▸ Records that describe objects:
******************************
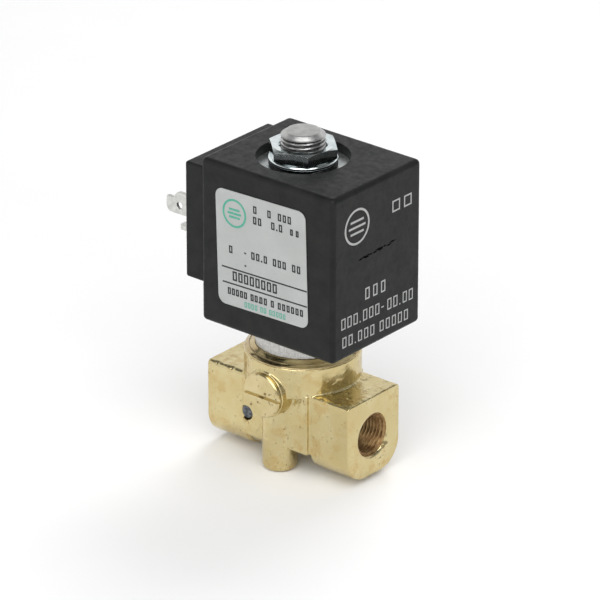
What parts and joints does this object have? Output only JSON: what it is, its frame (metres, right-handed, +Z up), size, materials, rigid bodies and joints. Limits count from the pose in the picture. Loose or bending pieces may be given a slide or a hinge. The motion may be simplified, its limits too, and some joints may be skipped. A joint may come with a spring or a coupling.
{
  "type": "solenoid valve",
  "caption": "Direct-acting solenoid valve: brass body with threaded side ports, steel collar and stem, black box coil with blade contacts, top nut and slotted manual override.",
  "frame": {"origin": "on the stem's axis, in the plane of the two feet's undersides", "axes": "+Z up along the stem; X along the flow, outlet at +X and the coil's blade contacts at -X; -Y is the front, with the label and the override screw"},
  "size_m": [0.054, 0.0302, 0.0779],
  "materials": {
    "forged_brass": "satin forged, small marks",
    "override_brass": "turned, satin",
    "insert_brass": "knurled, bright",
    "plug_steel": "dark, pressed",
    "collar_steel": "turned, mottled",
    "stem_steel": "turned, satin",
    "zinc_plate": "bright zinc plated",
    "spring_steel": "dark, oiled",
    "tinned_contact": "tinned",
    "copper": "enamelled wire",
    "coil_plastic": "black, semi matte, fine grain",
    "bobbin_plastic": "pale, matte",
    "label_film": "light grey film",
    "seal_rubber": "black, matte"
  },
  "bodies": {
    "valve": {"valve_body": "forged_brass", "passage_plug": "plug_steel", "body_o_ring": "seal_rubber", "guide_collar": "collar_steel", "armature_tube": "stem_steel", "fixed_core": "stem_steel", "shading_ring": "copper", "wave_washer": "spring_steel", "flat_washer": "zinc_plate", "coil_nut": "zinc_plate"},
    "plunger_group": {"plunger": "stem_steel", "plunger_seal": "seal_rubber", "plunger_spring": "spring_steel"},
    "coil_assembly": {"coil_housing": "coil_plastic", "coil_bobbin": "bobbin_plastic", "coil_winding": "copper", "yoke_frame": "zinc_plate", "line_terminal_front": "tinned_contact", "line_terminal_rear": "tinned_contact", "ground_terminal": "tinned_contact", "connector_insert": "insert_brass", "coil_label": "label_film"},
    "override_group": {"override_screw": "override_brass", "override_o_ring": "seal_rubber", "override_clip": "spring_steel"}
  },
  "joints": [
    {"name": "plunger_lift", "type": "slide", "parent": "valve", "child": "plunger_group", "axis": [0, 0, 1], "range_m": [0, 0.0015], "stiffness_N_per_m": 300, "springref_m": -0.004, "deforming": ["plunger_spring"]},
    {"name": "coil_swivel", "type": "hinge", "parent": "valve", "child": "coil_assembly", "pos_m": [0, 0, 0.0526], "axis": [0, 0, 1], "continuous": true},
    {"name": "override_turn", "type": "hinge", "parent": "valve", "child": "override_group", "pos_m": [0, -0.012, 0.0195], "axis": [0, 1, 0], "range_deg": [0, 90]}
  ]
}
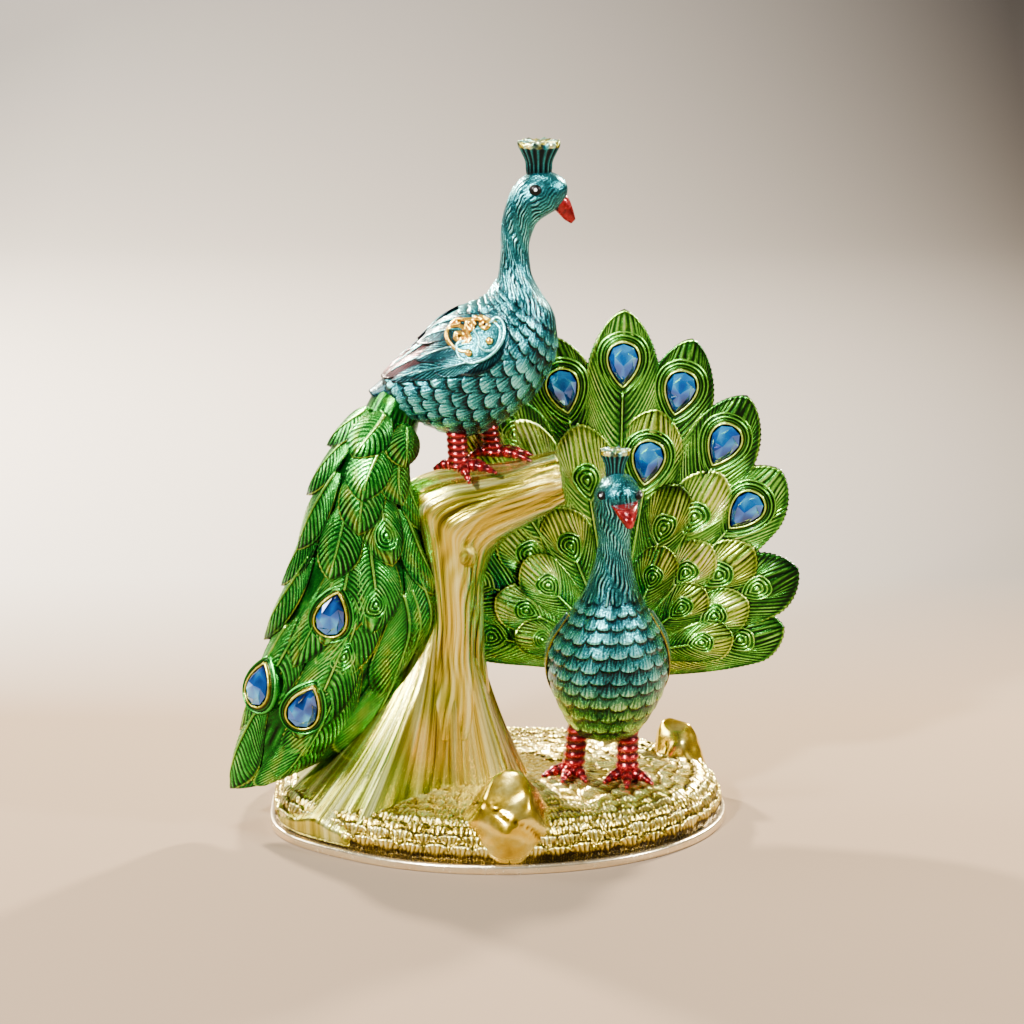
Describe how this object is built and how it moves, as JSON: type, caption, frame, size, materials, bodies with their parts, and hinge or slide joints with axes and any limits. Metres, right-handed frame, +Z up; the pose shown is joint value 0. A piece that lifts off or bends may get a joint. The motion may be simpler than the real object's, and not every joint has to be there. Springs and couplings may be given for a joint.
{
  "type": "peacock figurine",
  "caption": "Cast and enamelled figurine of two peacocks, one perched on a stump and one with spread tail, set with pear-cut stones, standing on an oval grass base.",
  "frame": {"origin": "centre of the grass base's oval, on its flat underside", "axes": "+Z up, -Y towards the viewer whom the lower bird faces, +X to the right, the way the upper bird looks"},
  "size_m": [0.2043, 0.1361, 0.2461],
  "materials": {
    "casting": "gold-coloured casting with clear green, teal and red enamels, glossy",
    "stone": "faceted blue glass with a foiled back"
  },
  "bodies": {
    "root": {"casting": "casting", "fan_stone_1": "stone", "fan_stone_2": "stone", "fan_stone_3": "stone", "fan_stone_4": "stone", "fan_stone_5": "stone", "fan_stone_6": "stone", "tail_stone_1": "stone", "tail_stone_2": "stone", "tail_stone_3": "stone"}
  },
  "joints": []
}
******************************
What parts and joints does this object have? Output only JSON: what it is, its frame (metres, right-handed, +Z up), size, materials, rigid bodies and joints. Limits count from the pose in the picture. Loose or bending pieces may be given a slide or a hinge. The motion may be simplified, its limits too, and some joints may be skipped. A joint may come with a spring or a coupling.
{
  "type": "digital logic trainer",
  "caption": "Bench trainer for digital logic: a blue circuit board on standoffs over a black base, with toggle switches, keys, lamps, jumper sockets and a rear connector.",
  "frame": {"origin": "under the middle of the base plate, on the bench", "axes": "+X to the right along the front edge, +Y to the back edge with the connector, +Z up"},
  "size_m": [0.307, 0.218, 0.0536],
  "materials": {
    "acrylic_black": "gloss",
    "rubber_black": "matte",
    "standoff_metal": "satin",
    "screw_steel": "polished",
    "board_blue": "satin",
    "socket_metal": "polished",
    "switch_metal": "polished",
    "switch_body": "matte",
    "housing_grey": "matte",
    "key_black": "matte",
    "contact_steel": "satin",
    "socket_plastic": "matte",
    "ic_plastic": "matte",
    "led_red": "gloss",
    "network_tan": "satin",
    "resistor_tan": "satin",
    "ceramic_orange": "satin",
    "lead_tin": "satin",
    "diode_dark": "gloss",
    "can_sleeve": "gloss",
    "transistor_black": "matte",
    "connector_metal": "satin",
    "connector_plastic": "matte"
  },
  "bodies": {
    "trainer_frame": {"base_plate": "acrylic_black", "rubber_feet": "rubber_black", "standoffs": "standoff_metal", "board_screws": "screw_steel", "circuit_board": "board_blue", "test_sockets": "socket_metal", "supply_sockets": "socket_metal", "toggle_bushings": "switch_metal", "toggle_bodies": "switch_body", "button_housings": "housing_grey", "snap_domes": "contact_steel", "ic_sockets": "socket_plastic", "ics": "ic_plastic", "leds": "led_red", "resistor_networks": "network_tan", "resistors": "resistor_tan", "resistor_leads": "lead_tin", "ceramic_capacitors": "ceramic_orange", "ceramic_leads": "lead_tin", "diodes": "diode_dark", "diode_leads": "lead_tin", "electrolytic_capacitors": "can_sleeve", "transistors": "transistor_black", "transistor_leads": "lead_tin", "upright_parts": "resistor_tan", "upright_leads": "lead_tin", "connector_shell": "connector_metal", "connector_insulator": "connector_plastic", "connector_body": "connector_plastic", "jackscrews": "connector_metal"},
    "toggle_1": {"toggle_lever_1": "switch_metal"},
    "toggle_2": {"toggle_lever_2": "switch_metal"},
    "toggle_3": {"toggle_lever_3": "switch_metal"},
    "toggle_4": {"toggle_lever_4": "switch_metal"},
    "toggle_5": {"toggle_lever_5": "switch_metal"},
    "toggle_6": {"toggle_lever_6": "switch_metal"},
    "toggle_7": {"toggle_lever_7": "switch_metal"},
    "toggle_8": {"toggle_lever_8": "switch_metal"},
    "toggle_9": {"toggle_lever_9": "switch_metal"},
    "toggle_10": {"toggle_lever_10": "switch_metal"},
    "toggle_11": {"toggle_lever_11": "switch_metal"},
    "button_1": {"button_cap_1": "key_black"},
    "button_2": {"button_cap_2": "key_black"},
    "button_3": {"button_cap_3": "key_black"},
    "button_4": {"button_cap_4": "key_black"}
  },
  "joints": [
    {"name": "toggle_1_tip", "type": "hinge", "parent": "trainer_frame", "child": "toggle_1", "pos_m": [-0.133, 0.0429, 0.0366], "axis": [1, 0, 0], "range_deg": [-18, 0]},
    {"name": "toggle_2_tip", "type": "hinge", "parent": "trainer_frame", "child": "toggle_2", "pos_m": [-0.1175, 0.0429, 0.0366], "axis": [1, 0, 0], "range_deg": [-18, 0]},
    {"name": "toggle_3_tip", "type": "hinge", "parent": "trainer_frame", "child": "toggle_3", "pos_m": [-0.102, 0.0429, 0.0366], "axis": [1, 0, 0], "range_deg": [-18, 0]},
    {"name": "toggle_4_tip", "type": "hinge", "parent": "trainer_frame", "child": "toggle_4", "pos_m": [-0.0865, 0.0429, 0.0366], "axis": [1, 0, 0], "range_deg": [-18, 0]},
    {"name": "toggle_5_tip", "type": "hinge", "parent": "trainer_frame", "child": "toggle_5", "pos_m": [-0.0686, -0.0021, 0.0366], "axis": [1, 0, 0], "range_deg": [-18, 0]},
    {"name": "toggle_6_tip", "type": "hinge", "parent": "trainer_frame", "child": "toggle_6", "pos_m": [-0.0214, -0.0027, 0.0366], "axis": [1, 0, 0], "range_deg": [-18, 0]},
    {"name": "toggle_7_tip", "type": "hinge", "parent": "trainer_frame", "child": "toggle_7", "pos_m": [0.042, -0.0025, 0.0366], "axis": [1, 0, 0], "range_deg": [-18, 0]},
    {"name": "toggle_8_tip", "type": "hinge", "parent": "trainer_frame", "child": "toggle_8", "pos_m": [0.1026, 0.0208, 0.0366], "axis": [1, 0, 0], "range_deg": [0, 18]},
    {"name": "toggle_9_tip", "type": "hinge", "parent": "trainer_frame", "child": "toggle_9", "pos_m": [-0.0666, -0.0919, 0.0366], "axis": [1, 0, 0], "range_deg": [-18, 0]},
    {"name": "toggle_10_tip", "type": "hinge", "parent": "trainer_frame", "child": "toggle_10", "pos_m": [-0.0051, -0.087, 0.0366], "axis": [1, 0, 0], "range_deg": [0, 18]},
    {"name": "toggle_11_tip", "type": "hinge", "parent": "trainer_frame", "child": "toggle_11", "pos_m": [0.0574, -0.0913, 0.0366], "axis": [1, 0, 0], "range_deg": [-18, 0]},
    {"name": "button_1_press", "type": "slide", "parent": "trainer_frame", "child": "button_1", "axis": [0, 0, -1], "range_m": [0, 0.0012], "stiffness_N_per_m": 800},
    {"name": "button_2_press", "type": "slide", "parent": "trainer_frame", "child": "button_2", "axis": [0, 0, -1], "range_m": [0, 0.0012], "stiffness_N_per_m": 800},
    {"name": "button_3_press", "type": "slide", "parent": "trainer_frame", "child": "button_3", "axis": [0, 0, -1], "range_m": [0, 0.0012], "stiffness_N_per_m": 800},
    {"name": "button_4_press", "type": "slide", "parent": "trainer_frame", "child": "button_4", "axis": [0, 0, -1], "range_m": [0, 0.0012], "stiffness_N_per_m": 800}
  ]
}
******************************
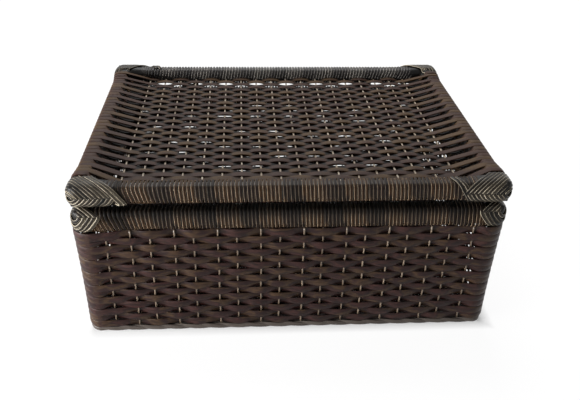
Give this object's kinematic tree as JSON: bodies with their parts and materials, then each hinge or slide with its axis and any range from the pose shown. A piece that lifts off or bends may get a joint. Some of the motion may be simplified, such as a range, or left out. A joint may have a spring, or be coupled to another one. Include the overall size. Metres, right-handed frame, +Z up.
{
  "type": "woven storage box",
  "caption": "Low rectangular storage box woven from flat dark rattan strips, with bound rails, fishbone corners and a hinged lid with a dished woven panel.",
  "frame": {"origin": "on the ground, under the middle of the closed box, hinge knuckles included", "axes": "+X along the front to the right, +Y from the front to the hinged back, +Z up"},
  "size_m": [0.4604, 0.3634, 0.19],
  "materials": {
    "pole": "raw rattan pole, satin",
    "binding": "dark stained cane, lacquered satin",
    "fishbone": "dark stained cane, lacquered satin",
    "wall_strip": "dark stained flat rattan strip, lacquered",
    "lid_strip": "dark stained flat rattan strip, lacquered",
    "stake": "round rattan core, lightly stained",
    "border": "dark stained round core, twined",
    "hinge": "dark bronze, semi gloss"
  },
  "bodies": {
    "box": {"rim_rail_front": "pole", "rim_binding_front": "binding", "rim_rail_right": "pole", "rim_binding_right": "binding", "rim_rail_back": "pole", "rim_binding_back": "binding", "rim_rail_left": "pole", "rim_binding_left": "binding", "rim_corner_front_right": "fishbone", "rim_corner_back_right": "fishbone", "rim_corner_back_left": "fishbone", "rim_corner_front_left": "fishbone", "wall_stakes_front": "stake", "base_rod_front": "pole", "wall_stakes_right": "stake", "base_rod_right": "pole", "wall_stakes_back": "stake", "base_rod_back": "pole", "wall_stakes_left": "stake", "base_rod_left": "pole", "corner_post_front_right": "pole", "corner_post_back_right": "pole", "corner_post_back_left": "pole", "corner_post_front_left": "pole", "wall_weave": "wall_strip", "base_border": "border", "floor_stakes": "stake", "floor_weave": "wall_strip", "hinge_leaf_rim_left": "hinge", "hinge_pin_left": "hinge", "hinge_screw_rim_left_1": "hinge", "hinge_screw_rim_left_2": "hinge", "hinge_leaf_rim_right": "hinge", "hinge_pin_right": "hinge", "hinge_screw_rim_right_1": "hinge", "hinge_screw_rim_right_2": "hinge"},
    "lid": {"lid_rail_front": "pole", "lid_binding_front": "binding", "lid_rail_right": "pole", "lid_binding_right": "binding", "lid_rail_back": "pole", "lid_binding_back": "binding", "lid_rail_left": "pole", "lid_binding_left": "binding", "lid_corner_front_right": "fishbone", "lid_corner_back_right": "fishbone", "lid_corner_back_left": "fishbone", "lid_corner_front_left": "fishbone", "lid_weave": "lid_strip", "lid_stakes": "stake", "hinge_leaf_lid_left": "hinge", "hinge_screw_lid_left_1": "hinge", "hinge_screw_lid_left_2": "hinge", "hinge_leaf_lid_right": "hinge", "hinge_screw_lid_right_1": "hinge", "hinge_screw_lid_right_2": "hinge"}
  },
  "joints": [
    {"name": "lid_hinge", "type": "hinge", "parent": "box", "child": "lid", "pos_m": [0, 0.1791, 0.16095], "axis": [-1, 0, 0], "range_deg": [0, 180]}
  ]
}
******************************
▸ STATED PROBLEM: Copy each line of the preceding data that contains the string "shown".

▸ THE REPLY:
Describe how this object is built and how it moves, as JSON: type, caption, frame, size, materials, bodies with their parts, and hinge or slide joints with axes and any limits. Metres, right-handed frame, +Z up; the pose shown is joint value 0. A piece that lifts off or bends may get a joint. The motion may be simpler than the real object's, and not every joint has to be there. Springs and couplings may be given for a joint.
Give this object's kinematic tree as JSON: bodies with their parts and materials, then each hinge or slide with its axis and any range from the pose shown. A piece that lifts off or bends may get a joint. Some of the motion may be simplified, such as a range, or left out. A joint may have a spring, or be coupled to another one. Include the overall size. Metres, right-handed frame, +Z up.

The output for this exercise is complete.